Depository book-entry strip bonds

In 1985, the Federal Reserve Bank of New York (FRBNY) began offering its STRIPS service (Separately Traded Interest and Principal Service). The original service included the use of generic security numbers for interest payments. (Generic security numbers means that a single number is used to identify all payments having the same issuer, payment date, payment type [e.g. interest or principal], payment currency, and no distinguishing features.)

In 1987, the Canadian Depository for Securities (CDS) launched a similar service, but without using generic security numbers. (Canada introduced generic security numbers 5 years later and expanded the concept to include residuals.)

Later, several other countries began offering similar services. Under these services, the securities depository holds the underlying bonds and the strip bonds are created only as electronic ledger entries on the records of the depository.
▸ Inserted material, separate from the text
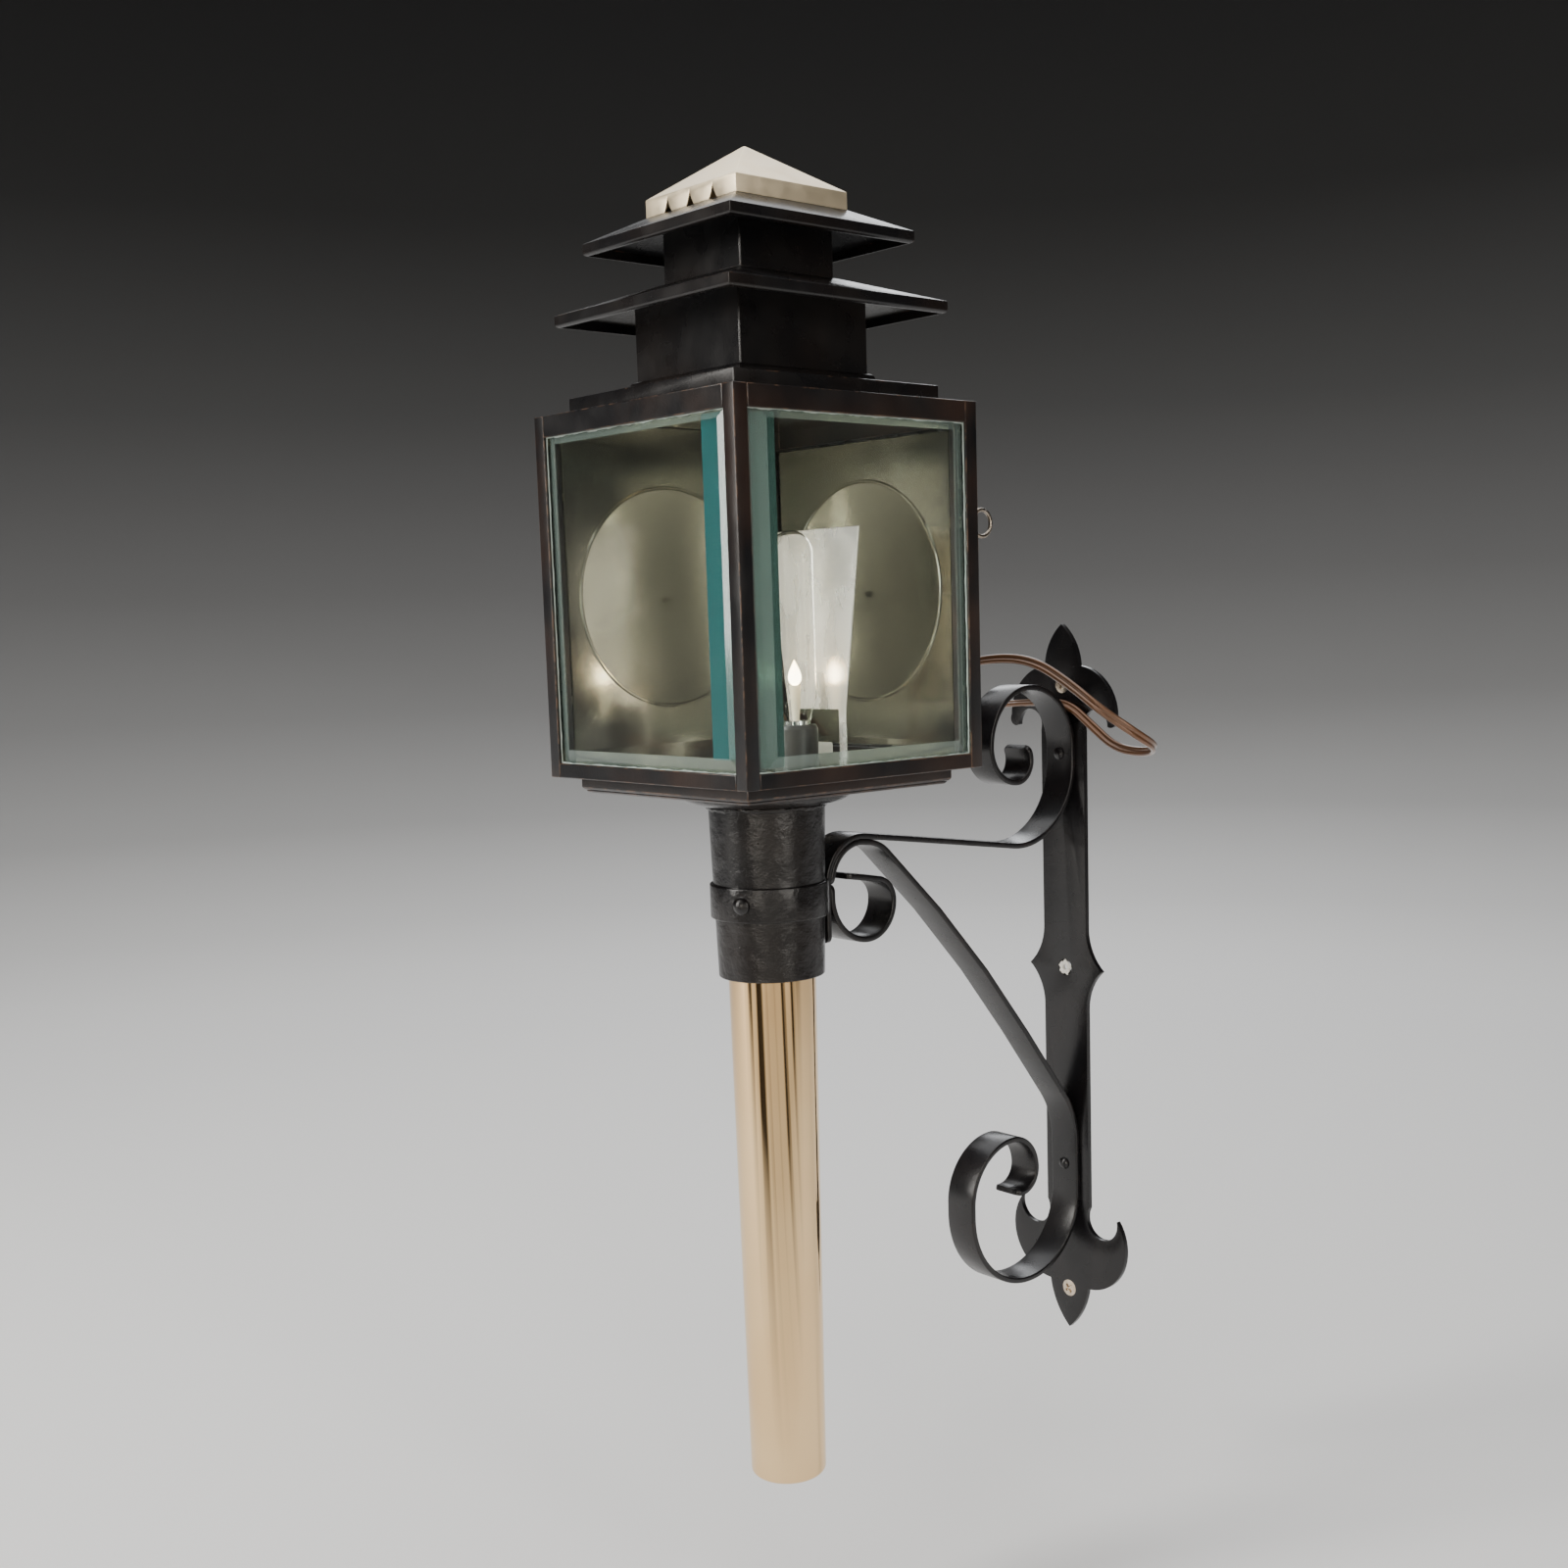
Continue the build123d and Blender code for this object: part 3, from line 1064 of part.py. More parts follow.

Once created, the strip bonds are held and transferred only within the depository system.

These strip bonds offer some features that are not available for the two earlier types of strip bonds, including:

The advantages of this form of strip bonds include:

  1. having the lowest costs to create and hold the strip bonds, and
  2. offering the greatest liquidity for investors, by using generic security numbers and ensuring that only one set of strip bonds is created for each underlying bond.

In the markets where this service is available, this is the standard form of strip bond that is offered for sale today.